-- DATA TO USE --

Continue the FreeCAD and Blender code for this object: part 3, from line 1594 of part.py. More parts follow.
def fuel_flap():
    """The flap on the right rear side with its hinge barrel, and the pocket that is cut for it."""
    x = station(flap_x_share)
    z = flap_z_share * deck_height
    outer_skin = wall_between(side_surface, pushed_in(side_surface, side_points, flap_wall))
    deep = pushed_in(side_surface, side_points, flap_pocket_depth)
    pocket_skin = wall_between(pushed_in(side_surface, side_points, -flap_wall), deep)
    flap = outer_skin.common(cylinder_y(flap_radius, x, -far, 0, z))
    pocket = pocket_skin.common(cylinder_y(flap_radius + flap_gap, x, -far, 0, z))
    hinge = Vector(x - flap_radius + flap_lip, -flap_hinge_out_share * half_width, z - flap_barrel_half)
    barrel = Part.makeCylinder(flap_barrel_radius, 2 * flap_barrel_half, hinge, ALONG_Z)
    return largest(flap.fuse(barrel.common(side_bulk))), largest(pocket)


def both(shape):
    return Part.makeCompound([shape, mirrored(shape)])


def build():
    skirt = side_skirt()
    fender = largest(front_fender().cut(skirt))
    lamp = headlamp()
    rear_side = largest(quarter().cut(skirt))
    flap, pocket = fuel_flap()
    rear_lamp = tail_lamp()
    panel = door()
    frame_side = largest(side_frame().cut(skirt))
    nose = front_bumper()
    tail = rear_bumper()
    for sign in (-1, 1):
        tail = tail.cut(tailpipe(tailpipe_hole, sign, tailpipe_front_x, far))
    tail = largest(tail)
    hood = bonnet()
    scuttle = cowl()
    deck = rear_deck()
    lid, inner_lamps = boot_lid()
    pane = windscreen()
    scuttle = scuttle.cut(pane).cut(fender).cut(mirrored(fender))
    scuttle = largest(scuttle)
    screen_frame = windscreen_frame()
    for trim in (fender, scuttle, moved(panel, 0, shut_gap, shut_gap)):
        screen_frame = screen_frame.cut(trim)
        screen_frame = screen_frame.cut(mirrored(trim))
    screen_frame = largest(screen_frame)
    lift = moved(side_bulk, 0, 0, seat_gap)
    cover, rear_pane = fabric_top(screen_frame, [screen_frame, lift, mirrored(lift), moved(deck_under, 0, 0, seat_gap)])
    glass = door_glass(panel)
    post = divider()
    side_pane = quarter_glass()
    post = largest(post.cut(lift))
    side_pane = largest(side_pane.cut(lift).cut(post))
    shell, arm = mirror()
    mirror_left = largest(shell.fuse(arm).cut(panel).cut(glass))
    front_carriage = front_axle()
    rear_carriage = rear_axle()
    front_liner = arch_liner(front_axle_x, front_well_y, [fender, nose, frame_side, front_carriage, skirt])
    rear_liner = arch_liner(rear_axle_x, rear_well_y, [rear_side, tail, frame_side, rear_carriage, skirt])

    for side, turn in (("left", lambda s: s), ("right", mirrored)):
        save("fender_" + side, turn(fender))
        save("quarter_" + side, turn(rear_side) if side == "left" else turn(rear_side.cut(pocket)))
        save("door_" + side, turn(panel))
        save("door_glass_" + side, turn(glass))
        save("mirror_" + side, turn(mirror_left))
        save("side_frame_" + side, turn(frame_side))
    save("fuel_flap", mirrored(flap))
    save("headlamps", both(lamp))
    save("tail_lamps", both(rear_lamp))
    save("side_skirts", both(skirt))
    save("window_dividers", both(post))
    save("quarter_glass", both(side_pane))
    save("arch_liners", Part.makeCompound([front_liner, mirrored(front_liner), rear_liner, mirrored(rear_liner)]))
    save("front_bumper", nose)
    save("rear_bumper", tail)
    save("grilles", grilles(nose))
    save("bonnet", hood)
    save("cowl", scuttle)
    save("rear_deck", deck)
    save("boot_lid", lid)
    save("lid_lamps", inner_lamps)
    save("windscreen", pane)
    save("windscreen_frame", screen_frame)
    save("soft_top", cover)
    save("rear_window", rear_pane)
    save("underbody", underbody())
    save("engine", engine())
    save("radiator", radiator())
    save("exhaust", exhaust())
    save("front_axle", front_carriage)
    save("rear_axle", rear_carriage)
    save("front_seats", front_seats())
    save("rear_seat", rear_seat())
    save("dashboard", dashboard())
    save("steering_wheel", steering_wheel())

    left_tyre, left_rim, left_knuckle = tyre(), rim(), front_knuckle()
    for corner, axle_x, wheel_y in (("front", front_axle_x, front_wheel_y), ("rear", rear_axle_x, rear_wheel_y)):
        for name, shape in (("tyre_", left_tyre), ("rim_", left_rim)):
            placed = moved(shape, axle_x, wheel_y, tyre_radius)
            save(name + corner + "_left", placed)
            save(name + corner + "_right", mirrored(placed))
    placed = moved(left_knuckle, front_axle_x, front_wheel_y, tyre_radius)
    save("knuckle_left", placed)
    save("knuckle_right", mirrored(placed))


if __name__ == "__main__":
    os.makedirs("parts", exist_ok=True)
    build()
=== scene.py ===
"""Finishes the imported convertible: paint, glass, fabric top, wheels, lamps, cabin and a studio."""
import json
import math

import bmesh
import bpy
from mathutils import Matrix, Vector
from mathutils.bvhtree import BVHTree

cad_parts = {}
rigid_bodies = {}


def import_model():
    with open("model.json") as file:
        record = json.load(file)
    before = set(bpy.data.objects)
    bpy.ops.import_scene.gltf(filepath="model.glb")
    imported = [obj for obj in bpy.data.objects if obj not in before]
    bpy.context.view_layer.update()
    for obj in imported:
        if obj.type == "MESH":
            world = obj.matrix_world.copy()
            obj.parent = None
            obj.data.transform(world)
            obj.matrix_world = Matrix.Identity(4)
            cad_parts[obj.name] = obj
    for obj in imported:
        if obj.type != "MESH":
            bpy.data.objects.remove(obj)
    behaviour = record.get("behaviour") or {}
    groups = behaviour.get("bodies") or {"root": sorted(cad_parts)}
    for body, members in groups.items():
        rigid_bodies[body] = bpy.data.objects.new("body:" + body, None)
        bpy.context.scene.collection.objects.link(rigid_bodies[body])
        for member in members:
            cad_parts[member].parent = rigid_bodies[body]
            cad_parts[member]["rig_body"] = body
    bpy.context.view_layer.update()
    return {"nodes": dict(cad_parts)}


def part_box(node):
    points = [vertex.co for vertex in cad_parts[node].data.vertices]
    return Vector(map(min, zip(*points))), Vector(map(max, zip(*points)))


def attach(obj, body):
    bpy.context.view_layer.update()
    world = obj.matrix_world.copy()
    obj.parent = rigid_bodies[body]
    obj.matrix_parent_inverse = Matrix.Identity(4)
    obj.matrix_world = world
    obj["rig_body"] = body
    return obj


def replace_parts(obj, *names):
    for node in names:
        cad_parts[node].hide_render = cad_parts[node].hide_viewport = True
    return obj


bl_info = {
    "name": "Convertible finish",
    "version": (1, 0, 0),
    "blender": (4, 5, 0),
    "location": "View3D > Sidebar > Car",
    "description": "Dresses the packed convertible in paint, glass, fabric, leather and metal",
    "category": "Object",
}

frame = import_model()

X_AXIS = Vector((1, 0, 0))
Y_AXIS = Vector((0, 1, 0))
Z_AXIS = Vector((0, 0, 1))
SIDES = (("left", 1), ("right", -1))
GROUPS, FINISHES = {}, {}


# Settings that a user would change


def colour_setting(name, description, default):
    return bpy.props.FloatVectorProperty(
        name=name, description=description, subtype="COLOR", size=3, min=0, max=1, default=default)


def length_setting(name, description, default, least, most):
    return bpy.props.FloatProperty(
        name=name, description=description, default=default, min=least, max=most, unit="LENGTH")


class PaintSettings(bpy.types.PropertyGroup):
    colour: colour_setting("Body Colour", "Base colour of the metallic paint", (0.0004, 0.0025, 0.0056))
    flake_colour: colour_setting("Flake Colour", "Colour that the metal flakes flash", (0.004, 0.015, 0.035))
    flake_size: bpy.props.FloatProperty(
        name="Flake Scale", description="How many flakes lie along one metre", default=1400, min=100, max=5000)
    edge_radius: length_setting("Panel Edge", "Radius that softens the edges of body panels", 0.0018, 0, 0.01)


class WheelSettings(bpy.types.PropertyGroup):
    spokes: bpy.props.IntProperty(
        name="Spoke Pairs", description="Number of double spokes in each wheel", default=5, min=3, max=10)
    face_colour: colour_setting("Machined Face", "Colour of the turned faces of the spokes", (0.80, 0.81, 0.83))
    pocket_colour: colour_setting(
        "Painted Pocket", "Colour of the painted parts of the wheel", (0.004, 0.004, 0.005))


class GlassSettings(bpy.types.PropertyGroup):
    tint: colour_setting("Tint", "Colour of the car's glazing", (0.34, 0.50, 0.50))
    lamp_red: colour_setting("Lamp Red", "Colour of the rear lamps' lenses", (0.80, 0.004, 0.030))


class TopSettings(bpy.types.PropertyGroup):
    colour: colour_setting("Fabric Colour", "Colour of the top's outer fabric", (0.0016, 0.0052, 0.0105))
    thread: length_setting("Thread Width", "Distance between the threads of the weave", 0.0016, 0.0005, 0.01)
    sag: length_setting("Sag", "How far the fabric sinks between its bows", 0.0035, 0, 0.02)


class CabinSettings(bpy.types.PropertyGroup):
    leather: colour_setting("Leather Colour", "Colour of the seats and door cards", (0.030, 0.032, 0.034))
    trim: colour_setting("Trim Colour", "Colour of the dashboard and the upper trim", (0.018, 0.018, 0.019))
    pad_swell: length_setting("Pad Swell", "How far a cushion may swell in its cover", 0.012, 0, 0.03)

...

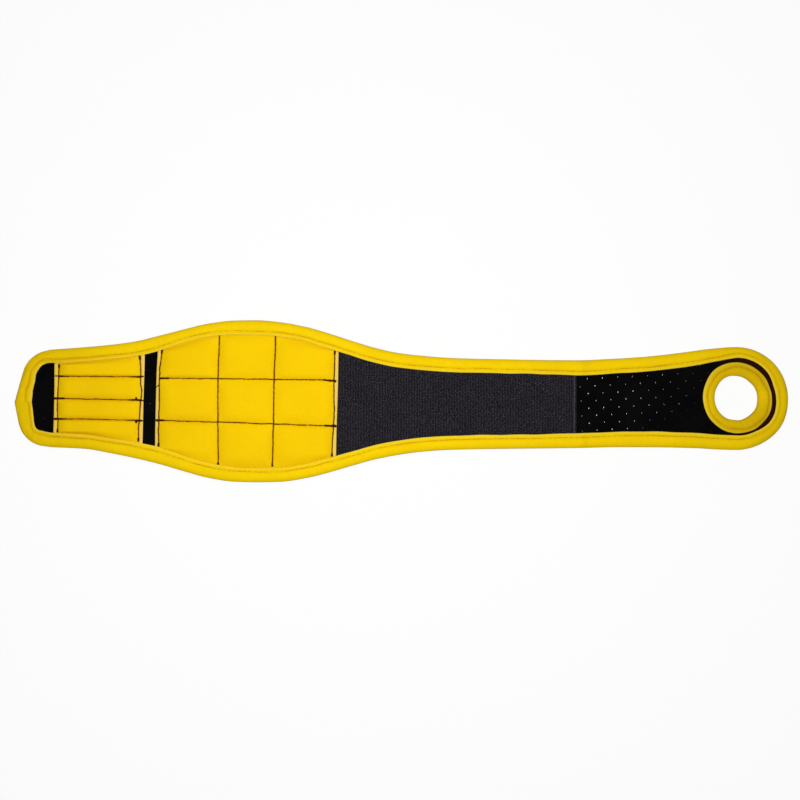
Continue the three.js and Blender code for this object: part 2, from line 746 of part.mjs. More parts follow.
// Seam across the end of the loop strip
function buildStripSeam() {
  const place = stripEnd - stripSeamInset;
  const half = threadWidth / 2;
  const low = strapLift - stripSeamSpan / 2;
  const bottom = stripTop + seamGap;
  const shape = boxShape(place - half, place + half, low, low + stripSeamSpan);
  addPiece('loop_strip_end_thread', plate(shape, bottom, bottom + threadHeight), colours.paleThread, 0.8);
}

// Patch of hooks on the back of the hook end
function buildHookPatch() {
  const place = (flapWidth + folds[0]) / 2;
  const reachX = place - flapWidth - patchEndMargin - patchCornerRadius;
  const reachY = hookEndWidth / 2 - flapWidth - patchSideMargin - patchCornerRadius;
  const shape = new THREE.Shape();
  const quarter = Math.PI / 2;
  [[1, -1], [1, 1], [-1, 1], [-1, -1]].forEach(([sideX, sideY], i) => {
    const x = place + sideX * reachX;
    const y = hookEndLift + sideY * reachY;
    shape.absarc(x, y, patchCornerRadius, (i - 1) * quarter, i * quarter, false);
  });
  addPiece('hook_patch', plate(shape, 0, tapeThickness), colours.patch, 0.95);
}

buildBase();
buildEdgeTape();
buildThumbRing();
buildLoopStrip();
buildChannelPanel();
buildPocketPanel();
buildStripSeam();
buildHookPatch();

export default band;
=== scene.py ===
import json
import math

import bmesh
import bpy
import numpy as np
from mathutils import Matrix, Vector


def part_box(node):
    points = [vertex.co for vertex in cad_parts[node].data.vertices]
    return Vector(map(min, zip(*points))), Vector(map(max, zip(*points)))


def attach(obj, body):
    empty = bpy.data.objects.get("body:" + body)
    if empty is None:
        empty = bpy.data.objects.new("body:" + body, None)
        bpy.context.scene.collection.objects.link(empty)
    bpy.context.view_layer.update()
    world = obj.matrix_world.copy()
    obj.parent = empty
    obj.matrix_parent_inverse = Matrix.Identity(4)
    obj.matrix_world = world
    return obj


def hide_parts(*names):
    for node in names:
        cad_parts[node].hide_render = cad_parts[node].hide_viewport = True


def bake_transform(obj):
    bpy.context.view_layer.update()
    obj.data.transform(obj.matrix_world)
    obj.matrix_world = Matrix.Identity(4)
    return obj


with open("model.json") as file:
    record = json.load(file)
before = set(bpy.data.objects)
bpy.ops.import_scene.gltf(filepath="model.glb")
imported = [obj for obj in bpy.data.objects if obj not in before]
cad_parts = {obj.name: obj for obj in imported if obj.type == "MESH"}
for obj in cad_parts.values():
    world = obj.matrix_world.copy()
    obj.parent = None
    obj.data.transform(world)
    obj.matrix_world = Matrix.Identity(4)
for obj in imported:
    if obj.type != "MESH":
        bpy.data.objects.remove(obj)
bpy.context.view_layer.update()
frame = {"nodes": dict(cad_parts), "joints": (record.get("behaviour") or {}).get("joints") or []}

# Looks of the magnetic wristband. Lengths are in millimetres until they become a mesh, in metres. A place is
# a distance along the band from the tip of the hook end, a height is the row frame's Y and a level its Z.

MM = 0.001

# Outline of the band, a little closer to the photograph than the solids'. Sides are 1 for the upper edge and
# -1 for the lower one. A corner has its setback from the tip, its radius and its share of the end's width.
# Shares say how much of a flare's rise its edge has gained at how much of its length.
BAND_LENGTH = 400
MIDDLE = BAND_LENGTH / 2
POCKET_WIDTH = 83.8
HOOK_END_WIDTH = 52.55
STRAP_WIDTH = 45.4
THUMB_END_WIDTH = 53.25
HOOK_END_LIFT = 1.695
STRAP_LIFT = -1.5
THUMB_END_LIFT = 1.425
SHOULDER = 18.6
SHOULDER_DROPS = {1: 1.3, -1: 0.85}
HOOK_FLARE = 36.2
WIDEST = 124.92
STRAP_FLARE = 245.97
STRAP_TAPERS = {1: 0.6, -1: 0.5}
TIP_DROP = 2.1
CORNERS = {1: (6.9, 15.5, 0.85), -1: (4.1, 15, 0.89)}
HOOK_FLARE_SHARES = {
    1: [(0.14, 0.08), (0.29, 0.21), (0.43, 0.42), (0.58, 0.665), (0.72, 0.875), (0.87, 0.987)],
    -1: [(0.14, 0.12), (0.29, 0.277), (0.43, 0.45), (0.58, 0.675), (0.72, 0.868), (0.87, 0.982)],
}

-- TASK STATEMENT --
What is the number of lines holding the word "open"? State it alone.

-- ANSWER TO THIS PROBLEM --
2